Who has time to build a Lego model with 3,696 pieces? A lot of people these days. Which is why earlier this month Lego released a 1:8 scale model of the Lamborghini Sián in the big Technic format. It even has a working transmission with little gears that you have to assemble. In fact, we’re pretty sure it’s easier just to assemble the real thing at the factory, because the transmission is done at that point and you just have to plug it in. We feel that the Lego transmission inside this 1:8 scale model might take a whole week to put together. If 3,696 pieces sound expensive, that’s because they are: The Lego Sián costs $379.99. But it will keep Dad occupied.
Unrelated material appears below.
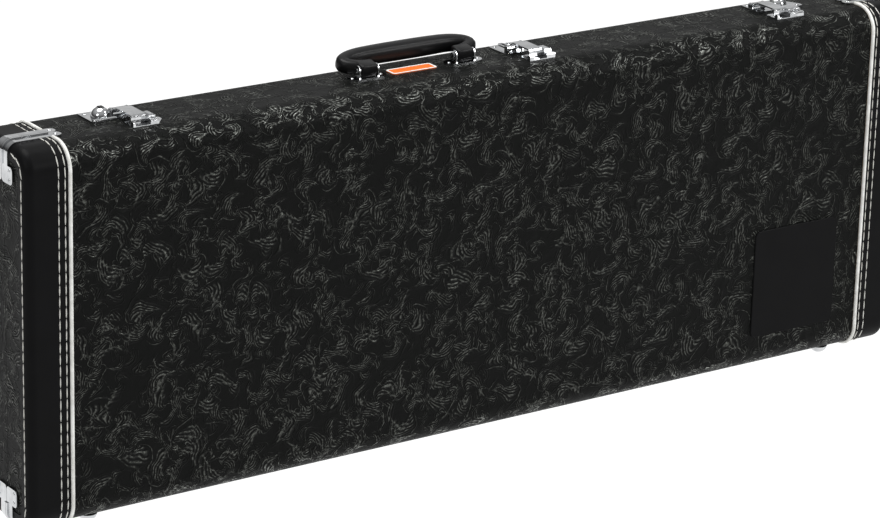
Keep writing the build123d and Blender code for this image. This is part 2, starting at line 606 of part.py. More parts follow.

This famous European bus design originated in Budapest, Hungary, and quickly conquered the world starting in the late 1960s. The 280.33 version of the Ikarus seen here is one of the many, many versions of the 200 series, which was produced in a staggering variety of layouts. One of the variants of this bendy bus was even used by major cities in the U.S. and Canada, including Chicago, San Francisco, Honolulu, Houston, Toronto, Portland and Calgary. The last of the 280s exited use in North America in the early 1990s, but the 200 series lived on much longer in Eastern Europe. This 1:87 bus by Brekina is a part of its European truck and bus series, and can be found on eBay or directly from Brekina online.
Indycar fans used to be underserved in past years when it came to scale models, and the reality was that you couldn’t really find Indycar merchandise in big box stores—NASCAR was usually all you could encounter. The reality is very different in the age of e-commerce, as you no longer have to seek out something on foot, and the variety is much better as well. Greenlight now has a line of Indycars in 1:64 scale, with quite a lot of variety when it comes to modern teams and drivers. Detail quality is higher than ever and prices don’t bite. These are available in blister packs on j-hooks and rectangular jewel boxes alike, for easy (and dust-free) storage and display.